Sugiere, a continuación, realizar
tres peticiones para implorar lo que más necesitamos para el presente, relativo
al pasado y en orden al futuro.
Primero: “Sigue dándonos cada día
nuestro pan cotidiano” (v. 3). Solicitamos a Dios el alimento diario de cada
jornada, la posesión austera de lo necesario, lejos de la opulencia y de la
miseria (cfr. Pr 30,8). Los Santos Padres han visto en el pan que se pide aquí
no sólo el alimento material, sino también la Eucaristía, sin la cual no
podemos vivir como verdaderos cristianos. La Iglesia nos lo ofrece diariamente
en la Santa Misa, ¡ojalá aprendiéramos a valorarlo y a encontrar ahí la
fortaleza para todo nuestro día!
En la segunda petición de esta
serie, “perdónanos nuestros pecados, puesto que también nosotros perdonamos a
todo el que nos debe” (v. 4), imploramos que descargue nuestra conciencia de
todo lo que la oprime. El Señor sabe que somos débiles. Por eso nos invita a
ser sencillos para reconocer nuestros errores, limitaciones y pecados, a pedir
perdón, y a desagraviar por ellos con mucho amor.

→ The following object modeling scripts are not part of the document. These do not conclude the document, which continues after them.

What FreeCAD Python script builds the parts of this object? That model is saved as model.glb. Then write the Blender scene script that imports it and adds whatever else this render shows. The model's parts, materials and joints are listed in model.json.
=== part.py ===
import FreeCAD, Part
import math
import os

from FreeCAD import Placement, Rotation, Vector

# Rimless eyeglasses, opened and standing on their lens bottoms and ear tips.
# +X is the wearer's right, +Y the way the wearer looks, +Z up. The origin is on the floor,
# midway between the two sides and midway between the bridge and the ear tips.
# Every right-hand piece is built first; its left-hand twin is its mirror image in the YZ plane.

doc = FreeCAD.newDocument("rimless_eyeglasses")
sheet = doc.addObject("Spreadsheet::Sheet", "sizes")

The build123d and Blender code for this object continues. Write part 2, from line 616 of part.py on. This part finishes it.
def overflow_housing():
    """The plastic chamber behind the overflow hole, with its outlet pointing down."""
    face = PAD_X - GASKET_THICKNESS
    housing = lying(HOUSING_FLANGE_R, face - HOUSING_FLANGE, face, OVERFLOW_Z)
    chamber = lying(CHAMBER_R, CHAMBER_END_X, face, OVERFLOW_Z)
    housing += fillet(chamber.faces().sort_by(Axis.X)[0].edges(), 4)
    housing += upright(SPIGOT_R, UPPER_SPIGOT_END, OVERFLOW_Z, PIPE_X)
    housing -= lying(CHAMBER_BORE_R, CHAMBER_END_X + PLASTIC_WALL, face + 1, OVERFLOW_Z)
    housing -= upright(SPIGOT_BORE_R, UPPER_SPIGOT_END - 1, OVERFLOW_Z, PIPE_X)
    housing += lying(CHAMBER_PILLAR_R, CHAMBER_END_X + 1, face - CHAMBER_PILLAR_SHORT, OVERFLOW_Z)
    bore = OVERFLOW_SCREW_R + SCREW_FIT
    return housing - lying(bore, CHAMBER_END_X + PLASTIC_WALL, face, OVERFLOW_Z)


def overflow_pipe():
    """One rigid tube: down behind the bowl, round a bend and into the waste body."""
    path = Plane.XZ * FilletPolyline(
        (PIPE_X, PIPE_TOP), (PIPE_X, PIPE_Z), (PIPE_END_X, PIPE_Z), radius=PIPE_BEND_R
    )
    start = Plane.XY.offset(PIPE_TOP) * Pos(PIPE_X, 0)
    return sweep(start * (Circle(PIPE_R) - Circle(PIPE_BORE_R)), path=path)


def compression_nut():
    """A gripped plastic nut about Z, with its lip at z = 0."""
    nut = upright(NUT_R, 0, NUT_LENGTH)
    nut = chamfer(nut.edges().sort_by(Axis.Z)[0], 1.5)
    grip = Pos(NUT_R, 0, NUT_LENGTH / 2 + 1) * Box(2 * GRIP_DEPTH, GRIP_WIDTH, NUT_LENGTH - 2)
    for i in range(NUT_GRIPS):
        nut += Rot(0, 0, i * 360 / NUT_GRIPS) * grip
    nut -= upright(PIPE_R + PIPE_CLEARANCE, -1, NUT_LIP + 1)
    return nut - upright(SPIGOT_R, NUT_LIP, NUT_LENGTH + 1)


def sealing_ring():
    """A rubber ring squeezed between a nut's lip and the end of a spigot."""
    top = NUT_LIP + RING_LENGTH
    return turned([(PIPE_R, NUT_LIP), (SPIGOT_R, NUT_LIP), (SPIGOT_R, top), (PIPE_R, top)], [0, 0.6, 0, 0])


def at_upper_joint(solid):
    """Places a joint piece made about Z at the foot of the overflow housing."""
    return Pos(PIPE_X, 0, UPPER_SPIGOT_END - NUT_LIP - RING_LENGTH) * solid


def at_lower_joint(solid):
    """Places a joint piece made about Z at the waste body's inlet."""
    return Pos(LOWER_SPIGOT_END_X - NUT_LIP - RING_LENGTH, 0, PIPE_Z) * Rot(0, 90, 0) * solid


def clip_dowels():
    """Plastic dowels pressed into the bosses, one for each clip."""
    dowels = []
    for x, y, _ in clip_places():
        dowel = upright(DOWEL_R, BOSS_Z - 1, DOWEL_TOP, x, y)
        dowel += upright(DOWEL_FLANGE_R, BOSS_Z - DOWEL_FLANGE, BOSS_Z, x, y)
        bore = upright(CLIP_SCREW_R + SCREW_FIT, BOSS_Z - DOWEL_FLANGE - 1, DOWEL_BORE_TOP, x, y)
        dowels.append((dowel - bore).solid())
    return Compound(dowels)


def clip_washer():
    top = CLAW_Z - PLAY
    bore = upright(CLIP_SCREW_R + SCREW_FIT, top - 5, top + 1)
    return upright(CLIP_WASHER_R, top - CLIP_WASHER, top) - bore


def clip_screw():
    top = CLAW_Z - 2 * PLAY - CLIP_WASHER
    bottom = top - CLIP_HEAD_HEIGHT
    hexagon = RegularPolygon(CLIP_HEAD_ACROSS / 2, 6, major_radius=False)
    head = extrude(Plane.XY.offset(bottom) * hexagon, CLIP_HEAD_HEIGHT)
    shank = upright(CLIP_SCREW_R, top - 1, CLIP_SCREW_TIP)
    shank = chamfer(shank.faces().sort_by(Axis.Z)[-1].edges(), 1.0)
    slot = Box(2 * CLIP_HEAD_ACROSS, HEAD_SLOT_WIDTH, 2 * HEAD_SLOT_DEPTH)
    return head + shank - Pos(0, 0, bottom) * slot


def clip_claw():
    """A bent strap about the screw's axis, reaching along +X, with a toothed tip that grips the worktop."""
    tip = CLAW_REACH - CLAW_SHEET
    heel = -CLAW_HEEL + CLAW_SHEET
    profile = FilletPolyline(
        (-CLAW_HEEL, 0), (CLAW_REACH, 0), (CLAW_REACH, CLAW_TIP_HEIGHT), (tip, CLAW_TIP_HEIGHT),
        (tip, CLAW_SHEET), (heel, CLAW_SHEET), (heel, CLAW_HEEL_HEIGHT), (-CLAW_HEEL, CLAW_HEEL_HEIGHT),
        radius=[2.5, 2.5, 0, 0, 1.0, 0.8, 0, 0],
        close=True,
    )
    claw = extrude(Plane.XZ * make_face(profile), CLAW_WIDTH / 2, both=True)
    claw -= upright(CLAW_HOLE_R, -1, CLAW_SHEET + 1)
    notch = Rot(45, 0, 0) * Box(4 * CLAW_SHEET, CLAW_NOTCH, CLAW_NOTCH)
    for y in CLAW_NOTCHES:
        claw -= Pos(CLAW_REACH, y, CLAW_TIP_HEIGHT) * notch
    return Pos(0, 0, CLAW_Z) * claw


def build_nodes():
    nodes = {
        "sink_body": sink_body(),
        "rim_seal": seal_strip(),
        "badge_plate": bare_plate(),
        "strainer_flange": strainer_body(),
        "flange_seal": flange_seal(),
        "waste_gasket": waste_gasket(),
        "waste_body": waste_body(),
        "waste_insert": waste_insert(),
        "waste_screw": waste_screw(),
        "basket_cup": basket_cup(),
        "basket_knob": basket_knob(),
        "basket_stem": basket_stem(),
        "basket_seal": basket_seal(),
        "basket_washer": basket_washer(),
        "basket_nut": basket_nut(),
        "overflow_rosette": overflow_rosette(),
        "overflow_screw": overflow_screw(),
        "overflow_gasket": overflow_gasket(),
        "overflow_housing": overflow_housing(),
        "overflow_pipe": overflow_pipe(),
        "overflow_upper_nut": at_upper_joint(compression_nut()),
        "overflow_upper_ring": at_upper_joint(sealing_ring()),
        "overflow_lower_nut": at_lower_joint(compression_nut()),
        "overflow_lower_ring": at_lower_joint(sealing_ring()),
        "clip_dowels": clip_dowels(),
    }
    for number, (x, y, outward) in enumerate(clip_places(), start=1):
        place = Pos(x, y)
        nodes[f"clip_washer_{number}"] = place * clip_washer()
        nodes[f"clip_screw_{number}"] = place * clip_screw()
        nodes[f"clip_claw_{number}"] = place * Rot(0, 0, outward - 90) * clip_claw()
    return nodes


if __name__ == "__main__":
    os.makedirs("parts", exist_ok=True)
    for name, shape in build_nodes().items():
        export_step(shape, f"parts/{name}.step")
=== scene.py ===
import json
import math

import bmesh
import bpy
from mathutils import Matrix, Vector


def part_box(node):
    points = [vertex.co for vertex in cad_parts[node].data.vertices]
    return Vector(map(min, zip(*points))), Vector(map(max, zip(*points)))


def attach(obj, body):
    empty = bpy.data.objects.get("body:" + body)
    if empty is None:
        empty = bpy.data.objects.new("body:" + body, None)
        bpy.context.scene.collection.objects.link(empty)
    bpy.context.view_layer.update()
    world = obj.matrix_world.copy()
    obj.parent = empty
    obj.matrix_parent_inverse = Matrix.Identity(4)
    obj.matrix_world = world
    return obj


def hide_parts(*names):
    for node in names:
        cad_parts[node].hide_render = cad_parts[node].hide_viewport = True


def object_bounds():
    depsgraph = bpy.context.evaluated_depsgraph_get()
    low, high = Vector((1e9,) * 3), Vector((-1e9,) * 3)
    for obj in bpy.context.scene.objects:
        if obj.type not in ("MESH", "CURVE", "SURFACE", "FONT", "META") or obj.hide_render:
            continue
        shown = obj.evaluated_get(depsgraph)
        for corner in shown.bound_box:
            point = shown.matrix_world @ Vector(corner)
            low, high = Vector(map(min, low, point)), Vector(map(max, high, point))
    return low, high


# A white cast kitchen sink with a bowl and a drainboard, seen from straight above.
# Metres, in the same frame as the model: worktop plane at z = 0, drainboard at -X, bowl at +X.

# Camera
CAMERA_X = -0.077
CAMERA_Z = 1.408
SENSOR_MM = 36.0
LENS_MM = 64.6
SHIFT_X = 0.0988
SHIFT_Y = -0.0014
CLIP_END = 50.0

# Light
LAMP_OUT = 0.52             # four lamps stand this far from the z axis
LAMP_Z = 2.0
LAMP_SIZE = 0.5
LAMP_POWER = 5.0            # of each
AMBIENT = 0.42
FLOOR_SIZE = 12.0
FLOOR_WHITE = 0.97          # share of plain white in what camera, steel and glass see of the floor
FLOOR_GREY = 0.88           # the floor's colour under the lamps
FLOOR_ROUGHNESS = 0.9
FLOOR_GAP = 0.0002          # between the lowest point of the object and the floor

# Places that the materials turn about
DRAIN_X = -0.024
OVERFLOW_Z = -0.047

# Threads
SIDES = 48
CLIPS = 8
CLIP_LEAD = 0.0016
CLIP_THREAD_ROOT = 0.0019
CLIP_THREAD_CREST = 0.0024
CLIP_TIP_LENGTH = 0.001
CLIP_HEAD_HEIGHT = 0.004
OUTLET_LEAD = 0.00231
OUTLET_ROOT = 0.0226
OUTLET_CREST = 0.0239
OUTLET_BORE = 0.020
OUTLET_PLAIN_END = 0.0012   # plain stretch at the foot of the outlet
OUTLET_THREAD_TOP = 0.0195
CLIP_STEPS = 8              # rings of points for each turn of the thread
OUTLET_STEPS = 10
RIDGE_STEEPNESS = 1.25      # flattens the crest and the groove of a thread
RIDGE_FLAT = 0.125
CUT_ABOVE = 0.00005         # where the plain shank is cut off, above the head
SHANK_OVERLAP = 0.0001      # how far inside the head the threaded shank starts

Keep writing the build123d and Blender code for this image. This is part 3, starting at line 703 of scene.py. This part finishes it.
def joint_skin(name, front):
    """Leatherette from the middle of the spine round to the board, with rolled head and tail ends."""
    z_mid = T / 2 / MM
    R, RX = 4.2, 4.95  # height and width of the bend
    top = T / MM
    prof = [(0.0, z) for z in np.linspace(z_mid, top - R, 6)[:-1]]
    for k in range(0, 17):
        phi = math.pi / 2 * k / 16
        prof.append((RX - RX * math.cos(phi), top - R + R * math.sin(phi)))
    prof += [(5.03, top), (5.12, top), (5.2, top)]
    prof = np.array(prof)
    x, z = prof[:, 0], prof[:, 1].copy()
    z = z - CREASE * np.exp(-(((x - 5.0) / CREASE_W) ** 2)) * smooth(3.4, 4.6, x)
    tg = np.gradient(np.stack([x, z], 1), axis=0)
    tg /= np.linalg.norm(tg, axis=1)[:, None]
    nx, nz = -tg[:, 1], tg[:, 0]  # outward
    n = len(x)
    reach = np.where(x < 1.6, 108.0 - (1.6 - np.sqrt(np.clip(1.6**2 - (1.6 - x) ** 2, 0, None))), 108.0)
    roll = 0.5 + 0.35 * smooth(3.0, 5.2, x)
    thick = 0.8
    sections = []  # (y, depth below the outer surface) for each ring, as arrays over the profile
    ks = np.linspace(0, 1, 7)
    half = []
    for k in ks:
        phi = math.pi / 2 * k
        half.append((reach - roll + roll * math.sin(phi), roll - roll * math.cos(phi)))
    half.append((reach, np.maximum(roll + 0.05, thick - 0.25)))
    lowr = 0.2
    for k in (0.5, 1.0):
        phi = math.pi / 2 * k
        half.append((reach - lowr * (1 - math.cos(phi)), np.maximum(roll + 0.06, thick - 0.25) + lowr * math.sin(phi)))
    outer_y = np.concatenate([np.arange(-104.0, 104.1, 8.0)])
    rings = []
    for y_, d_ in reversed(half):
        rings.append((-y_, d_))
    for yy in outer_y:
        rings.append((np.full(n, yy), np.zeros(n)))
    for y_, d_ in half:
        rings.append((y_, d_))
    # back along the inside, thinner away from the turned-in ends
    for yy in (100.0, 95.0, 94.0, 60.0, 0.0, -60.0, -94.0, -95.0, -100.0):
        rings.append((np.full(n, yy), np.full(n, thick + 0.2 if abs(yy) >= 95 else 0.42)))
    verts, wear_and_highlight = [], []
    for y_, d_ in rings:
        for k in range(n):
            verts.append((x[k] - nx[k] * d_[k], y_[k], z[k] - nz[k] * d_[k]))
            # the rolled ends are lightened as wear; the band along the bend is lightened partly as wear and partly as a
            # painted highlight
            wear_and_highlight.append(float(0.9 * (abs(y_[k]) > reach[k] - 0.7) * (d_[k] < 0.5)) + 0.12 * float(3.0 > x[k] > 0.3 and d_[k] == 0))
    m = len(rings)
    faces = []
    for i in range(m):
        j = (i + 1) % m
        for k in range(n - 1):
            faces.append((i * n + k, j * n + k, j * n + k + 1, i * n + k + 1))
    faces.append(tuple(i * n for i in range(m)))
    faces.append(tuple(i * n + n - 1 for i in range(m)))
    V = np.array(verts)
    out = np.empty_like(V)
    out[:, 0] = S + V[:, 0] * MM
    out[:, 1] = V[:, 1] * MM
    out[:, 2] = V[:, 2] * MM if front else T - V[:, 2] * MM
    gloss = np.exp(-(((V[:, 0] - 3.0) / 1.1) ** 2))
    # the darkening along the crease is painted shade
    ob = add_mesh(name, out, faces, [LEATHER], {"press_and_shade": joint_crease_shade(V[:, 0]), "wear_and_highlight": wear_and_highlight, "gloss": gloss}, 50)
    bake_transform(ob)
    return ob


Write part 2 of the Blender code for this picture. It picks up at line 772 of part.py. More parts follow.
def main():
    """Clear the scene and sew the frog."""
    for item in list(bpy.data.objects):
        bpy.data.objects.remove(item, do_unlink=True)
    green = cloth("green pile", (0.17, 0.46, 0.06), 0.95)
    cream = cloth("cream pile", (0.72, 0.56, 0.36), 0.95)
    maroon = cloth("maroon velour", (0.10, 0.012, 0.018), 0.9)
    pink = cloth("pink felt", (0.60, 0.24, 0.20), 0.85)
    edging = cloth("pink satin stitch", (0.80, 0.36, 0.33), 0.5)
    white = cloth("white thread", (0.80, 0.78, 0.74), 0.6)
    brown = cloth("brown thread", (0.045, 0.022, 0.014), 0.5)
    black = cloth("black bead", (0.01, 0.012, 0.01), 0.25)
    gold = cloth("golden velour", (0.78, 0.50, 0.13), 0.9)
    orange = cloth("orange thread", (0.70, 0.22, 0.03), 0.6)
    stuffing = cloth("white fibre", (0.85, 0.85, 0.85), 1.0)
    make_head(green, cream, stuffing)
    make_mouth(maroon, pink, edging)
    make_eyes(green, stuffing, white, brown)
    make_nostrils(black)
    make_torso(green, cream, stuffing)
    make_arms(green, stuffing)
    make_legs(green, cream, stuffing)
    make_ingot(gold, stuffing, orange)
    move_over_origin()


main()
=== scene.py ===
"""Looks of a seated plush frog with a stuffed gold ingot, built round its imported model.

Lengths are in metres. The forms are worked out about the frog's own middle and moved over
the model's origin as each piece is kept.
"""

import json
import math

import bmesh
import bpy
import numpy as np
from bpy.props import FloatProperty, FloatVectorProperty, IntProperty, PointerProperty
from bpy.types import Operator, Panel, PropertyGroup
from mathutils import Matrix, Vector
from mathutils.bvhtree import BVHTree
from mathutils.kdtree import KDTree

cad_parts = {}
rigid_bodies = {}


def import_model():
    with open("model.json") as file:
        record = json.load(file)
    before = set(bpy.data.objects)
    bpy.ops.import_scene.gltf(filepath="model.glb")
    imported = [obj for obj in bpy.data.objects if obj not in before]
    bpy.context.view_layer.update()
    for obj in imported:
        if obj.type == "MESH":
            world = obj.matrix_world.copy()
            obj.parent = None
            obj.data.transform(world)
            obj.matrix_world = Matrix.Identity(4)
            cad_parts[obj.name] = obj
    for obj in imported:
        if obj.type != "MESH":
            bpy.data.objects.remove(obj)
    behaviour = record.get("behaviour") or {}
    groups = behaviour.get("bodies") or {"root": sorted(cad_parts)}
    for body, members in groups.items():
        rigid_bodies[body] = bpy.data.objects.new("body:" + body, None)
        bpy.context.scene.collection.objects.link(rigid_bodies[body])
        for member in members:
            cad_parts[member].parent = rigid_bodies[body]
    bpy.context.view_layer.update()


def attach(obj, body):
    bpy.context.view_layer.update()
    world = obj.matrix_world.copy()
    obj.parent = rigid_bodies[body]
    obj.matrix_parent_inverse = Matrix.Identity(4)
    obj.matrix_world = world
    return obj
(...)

Por último, Jesús nos sugiere
pedir a Dios que no nos ponga en tentación (cfr. v. 4). ¿Qué queremos decir
exactamente al realizar esa petición? Es como un desahogo filial de un hijo que
abre su corazón al Padre. Benedicto XVI comenta que en esa petición decimos a
Dios: “Sé que necesito pruebas para que mi ser se purifique. Si dispones esas
pruebas sobre mí, si –como en el caso de Job– das una cierta libertad al
Maligno, entonces piensa, por favor, en lo limitado de mis fuerzas. No me creas
demasiado capaz. Establece unos límites que no sean excesivos, dentro de los cuales
puedo ser tentado, y mantente cerca con tu mano protectora cuando la prueba sea
desmedidamente ardua para mí (…) Pronunciamos esta petición con la confiada
certeza que san Pablo nos ofrece en sus palabras: ‘Dios es fiel y no permitirá
que seáis tentados por encima de vuestras fuerzas; al contrario, con la
tentación os dará fuerzas suficientes para resistir a ella’ (1Co 10, 13)”[2].
[2] Joseph Ratzinger-Benedicto XVI, Jesús de Nazaret I. Desde el Bautismo a la Transfiguración (La esfera de los libros, Madrid, 2000), pp. 199-201.